Another data breakdown

So since there’s a difference between the top 9 companies and the “rest”, why not look at how that distributes on other possible fields in the same file?

Unsurprisingly it looks like the large companies are better at using the optional features such as a reference to ‘acknowledgements’ which 34% include compared to just 4% of the rest of the sites (usually a page where you get credit for having helped them). Getting hired is also easier at a large company with 68% including it, compared to just 23% of the rest of the sites (which isn’t too bad honestly).

The surprise is that the ‘canonical’ reference is less popular with large sites, but I’m guessing they’re using the same file for all sites, and it would be troublesome for them to generate unique files per site (just a hunch)
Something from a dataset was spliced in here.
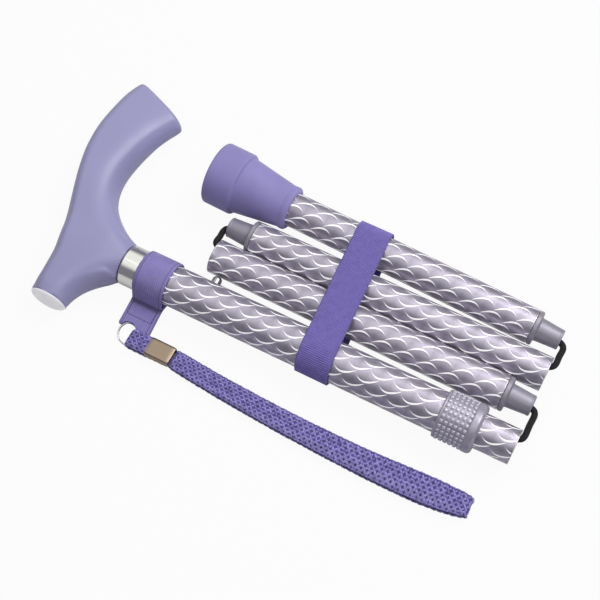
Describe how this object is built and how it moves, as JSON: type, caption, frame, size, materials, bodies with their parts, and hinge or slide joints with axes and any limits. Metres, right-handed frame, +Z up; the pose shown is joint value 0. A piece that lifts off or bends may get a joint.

Help everyone – and yourself – implement security.txt

You can also get the warm fuzzy feeling of implementing this! There’s probably no comparable way of improving your odds of getting others to help you with pointing out security issues on your website.

To do this, you’ll need a valid security.txt file – simply visit https://securitytxt.org, fill in the form, download the file and get your company website admin to publish it under the correct path.

There’s no such thing as a free lunch, but I think implementing this is your biggest bang for the buck at the moment. Just do it! It took me 5 minutes to implement on this blog. Maybe it’s worth your time too?

Update

A nice person on Mastodon informed me that my statistics might me imprecise, as it’s also valid to place the security.txt file in the root of the website, not only under the .well-known subfolder. So 6 hours and 33 minutes later, I can see that this brings the coverage to 63K sites, up from the 52K previously discovered. It also changes the top 10 distribution by replacing the 9th and 10th place with Moodle and Reddit (was previously Google and Craigslist). I have opted not to re-write everything above, as this has only minor impact on the other results.